TASK TO COMPLETE: Show each line that has the string "piece" in it.

┌──

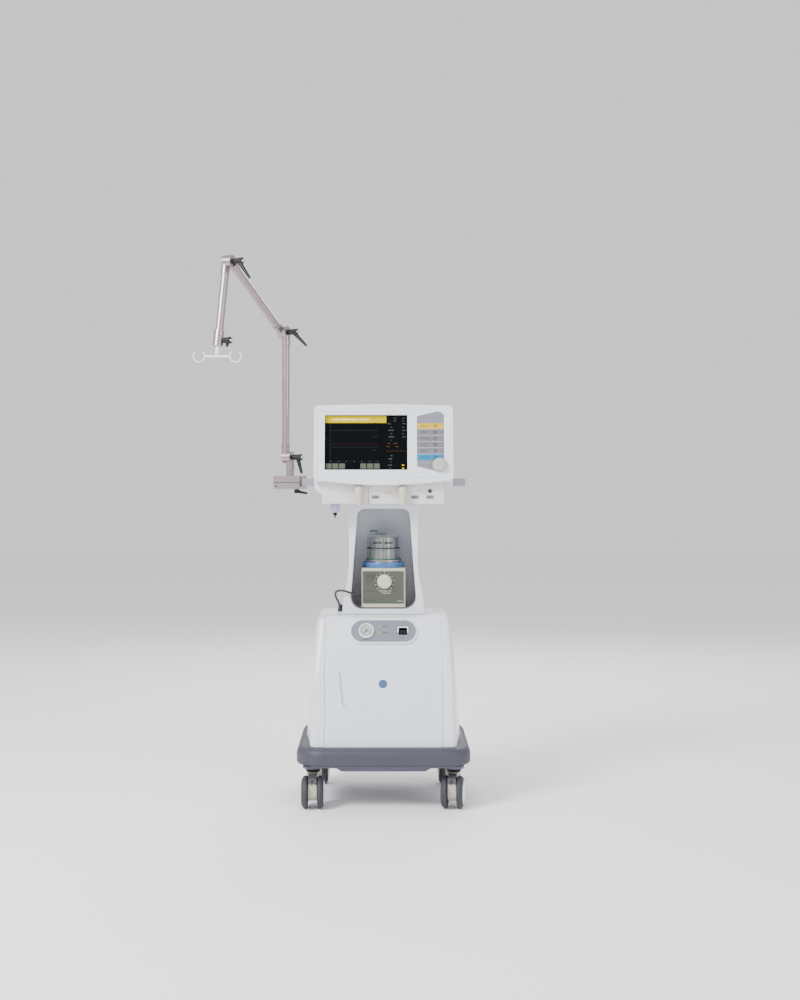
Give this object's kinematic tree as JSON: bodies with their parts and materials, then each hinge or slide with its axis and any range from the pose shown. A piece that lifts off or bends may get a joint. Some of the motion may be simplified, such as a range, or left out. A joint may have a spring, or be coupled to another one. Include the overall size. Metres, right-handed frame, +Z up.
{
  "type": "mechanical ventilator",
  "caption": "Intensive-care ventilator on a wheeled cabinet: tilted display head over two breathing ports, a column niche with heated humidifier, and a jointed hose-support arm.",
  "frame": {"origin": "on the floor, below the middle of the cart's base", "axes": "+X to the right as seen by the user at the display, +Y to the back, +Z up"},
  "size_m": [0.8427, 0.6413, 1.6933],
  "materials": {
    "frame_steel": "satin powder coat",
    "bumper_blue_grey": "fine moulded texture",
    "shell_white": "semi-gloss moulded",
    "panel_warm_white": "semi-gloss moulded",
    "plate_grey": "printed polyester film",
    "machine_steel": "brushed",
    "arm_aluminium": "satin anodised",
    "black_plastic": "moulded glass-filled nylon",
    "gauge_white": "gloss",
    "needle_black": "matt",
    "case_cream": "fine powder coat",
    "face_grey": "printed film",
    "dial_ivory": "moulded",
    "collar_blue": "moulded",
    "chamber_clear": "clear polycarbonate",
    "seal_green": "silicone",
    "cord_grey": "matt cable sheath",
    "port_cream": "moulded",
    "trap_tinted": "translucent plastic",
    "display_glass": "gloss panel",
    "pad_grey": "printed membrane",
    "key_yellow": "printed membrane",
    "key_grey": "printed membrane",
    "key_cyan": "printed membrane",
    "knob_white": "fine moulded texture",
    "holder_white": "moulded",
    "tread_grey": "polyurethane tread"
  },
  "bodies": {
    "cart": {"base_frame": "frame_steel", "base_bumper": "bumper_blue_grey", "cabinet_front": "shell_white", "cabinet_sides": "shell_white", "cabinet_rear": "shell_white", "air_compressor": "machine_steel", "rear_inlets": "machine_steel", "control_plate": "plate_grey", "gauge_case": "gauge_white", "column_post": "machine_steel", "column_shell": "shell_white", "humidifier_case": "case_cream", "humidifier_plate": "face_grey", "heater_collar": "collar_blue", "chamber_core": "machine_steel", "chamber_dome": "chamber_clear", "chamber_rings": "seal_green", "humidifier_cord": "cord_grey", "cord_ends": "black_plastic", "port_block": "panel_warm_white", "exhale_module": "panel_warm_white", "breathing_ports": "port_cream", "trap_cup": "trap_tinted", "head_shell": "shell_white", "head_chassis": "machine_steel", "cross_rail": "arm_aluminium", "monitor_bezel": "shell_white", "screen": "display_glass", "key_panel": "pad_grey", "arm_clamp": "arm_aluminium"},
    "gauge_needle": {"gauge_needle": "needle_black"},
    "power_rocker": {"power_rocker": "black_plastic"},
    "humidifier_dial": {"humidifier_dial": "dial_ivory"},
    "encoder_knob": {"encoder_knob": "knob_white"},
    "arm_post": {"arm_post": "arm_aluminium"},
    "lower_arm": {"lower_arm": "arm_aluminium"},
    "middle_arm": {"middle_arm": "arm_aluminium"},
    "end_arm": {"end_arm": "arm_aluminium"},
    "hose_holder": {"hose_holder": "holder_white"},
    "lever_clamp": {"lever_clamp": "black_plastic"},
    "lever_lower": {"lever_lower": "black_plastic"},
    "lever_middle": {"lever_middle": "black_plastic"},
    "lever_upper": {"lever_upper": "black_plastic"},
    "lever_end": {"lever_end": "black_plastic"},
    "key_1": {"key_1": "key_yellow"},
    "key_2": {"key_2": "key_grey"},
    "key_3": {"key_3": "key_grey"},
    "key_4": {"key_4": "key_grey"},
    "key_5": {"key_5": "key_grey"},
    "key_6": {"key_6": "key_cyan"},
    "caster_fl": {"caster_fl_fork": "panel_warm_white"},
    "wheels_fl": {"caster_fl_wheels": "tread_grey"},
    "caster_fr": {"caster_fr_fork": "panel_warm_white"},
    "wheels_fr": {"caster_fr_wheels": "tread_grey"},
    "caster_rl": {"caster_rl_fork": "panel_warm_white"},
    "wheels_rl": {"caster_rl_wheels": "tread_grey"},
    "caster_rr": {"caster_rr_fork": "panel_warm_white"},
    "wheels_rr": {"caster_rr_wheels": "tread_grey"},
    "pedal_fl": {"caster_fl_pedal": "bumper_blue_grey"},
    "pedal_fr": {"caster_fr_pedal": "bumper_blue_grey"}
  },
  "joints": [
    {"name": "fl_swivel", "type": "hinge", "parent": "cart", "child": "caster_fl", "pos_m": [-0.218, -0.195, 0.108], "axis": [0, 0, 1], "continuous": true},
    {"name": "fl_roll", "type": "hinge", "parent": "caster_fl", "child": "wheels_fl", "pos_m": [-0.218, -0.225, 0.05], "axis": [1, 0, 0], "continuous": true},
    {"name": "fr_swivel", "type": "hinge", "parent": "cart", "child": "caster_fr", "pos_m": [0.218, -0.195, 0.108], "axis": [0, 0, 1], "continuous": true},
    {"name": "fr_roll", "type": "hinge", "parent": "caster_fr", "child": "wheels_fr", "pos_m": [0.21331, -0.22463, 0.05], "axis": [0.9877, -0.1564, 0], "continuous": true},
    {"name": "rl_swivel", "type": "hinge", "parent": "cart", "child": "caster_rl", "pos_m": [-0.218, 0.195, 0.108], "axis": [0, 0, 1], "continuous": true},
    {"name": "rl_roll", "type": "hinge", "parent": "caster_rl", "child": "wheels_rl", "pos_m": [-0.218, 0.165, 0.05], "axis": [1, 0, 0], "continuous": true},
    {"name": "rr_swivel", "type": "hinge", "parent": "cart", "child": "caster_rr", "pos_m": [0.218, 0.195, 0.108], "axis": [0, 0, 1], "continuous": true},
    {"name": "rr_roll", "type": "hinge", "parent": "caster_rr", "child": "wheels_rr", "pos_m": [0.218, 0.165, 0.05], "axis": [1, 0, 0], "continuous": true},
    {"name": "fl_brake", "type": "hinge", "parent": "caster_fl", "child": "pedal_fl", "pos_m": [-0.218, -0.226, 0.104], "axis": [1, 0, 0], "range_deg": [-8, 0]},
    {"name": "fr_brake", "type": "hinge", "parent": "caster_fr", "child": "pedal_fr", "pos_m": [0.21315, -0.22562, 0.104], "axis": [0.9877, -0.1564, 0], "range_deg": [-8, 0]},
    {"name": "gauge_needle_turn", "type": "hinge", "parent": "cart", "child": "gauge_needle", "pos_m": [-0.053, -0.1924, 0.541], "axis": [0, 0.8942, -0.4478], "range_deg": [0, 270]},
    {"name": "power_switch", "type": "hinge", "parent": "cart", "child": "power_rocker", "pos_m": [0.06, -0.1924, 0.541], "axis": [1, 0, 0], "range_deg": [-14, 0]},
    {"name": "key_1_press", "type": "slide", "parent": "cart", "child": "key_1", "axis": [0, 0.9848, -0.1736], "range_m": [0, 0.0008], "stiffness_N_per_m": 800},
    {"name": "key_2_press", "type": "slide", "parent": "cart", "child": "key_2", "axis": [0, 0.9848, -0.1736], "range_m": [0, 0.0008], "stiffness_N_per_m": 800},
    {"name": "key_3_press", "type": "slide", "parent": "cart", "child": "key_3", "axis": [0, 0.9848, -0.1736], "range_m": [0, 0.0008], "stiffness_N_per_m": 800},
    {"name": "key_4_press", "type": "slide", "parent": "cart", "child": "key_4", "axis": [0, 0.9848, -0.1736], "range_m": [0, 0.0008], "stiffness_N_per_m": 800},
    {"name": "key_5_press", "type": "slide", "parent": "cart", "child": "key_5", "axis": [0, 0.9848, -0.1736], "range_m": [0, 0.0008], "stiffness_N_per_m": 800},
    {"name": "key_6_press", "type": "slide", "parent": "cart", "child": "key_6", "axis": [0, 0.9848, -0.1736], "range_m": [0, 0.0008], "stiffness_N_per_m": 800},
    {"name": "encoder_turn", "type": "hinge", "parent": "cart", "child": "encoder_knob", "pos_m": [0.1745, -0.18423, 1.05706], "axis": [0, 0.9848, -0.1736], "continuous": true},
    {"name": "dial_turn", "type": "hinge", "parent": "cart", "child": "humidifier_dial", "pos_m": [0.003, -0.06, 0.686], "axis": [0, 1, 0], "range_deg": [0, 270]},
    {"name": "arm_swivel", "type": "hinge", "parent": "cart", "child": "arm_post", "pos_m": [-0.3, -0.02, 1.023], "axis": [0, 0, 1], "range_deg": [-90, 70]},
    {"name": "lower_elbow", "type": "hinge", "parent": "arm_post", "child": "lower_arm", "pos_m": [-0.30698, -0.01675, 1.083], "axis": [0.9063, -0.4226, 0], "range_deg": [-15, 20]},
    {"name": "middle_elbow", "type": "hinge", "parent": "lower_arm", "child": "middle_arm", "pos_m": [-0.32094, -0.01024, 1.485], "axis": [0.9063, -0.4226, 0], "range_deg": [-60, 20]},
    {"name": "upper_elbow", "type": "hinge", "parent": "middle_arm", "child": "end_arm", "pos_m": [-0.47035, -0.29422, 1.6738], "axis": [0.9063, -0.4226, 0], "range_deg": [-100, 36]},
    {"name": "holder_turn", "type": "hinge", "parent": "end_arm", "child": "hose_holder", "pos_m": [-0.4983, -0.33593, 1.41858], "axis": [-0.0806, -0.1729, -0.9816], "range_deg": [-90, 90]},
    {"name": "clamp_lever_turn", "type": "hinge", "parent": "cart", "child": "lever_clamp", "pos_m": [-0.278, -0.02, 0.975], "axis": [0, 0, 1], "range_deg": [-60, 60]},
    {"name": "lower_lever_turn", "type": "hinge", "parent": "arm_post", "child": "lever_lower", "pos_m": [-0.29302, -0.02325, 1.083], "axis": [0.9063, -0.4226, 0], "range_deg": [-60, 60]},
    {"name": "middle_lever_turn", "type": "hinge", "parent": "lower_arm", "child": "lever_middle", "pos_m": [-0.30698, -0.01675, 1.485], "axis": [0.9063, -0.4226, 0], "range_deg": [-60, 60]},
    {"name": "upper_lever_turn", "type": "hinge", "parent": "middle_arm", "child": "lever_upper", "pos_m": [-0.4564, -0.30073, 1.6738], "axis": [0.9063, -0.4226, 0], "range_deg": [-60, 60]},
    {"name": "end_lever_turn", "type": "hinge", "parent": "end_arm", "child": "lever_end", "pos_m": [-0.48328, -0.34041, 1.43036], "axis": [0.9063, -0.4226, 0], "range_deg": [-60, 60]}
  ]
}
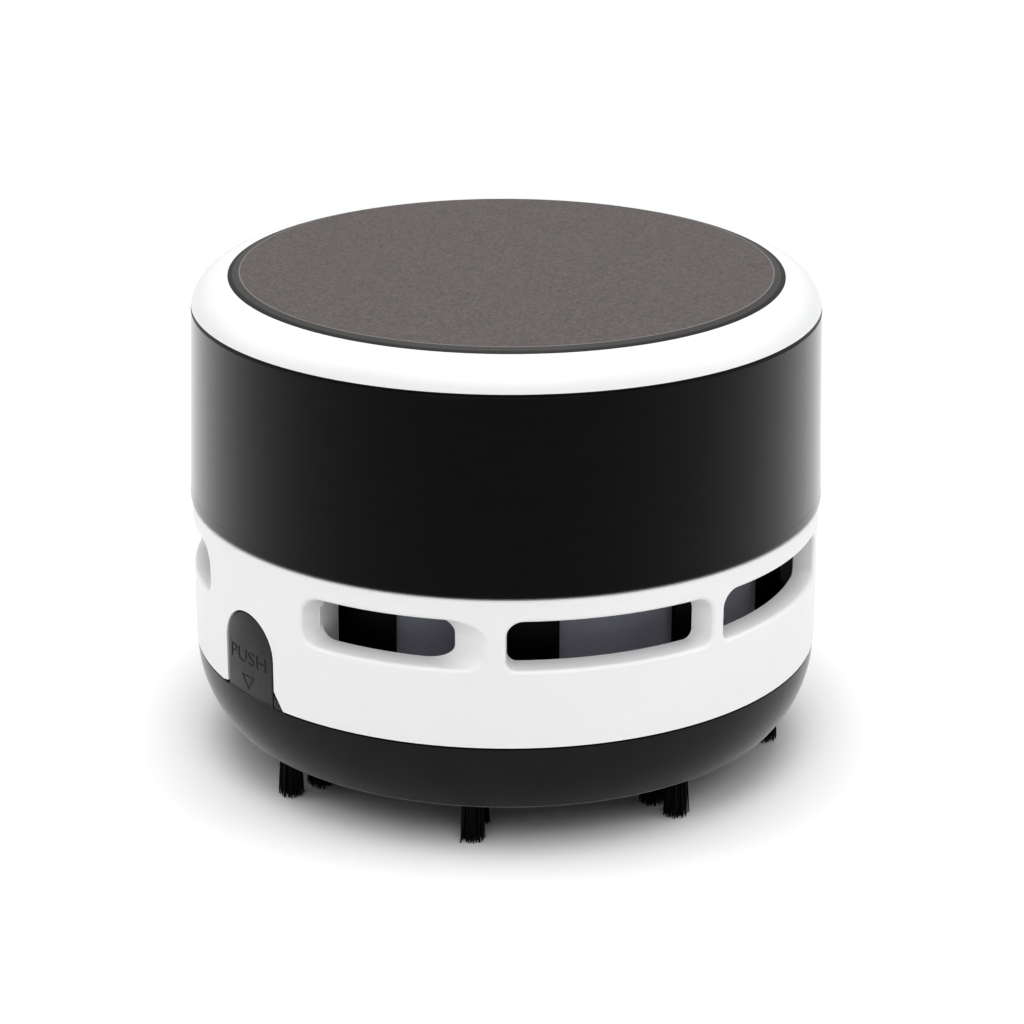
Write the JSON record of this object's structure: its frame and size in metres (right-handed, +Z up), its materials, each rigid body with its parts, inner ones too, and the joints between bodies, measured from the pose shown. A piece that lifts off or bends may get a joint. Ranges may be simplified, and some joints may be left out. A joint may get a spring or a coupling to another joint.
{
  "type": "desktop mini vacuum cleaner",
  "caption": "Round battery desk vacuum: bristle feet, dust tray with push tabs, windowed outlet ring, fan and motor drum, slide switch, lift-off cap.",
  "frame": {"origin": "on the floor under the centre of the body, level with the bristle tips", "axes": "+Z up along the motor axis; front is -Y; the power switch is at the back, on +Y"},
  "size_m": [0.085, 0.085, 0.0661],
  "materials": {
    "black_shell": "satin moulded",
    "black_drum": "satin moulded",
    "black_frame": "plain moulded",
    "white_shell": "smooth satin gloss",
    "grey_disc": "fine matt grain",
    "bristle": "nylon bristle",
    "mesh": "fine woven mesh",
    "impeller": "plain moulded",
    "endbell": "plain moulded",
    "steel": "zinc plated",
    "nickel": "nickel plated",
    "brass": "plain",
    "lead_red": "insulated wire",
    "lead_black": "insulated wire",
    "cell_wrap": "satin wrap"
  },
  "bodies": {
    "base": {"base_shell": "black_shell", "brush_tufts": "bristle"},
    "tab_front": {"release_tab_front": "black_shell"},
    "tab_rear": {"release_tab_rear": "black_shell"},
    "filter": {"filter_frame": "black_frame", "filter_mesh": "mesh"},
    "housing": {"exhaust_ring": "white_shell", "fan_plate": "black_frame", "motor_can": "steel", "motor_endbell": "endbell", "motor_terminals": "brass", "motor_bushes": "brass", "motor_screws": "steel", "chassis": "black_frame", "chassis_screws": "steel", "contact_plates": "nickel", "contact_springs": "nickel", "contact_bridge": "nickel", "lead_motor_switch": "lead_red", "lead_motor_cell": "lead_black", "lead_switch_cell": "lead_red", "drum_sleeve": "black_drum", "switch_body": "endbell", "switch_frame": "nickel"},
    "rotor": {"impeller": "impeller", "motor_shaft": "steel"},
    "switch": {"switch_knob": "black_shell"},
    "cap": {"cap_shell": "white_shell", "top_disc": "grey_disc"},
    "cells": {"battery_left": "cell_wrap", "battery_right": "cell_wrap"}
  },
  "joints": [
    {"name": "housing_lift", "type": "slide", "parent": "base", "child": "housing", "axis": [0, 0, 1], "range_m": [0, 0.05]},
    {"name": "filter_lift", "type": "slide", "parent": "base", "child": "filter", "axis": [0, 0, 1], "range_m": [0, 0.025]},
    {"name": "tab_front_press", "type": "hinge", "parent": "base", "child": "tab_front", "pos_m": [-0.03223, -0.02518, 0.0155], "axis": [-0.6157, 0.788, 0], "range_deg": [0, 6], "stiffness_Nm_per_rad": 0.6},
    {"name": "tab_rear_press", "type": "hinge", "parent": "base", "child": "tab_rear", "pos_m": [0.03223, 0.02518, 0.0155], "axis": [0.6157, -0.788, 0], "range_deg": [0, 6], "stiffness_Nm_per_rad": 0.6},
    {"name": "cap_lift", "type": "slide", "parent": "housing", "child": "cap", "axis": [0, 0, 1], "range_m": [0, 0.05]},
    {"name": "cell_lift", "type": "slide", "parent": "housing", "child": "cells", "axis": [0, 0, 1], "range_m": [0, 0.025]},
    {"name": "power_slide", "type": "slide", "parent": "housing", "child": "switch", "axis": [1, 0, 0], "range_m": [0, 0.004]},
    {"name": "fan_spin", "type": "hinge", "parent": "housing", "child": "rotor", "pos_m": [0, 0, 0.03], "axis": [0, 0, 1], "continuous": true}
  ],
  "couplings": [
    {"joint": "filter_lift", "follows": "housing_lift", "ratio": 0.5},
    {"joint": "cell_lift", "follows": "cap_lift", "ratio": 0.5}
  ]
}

└──

RESULT FOR THIS TASK:
Give this object's kinematic tree as JSON: bodies with their parts and materials, then each hinge or slide with its axis and any range from the pose shown. A piece that lifts off or bends may get a joint. Some of the motion may be simplified, such as a range, or left out. A joint may have a spring, or be coupled to another one. Include the overall size. Metres, right-handed frame, +Z up.
Write the JSON record of this object's structure: its frame and size in metres (right-handed, +Z up), its materials, each rigid body with its parts, inner ones too, and the joints between bodies, measured from the pose shown. A piece that lifts off or bends may get a joint. Ranges may be simplified, and some joints may be left out. A joint may get a spring or a coupling to another joint.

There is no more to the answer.